Justifying the Transition from Trustworthiness to Resiliency via Generation of Safety Cases

Abstract

Safety analysis plays an important role for developing cyber-physical systems since many of them are also safety critical systems. The failure of cyber-physical systems can have some serious consequences. With the latest development in formal methods, many systems have been converted to a formal model to ensure that all safety requirements have been met. In this case, the systems are called trusted. However, many failures are caused by the missing identification of some properties during the early phase of software development. Thus, a safety case has been widely used as an argument structure to represent how a system has been developed to satisfy safety requirements, and is an important means of communication between various stakeholders in a system. In this paper, we present a novel approach to show how an argument structure can be automatically built via safety case patterns and metamodels underlying a development process.
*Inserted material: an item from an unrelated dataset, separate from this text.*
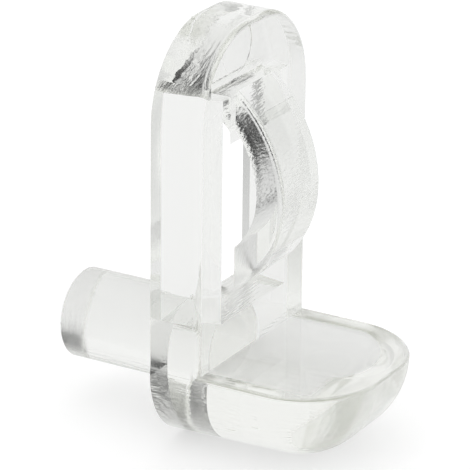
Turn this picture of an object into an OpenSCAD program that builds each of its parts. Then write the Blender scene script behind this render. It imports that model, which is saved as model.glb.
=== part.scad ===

We notice that a transition from trustworthiness to resiliency for many cyber-physical systems is made by separating a fault model from a nominal (non-failure) model in Simulink due to some design considerations such as reduction of a test case generation and the complexity of code. Thus, we take the translation of a nominal model into a fault model into account and employ the model-driven architecture and safety case pattern together to illustrate how a safety case is generated for an argument of the correct transition of a cyber-physical system in Simulink. Last, we discuss how an argument structure of a safety case can be affected by system evolution.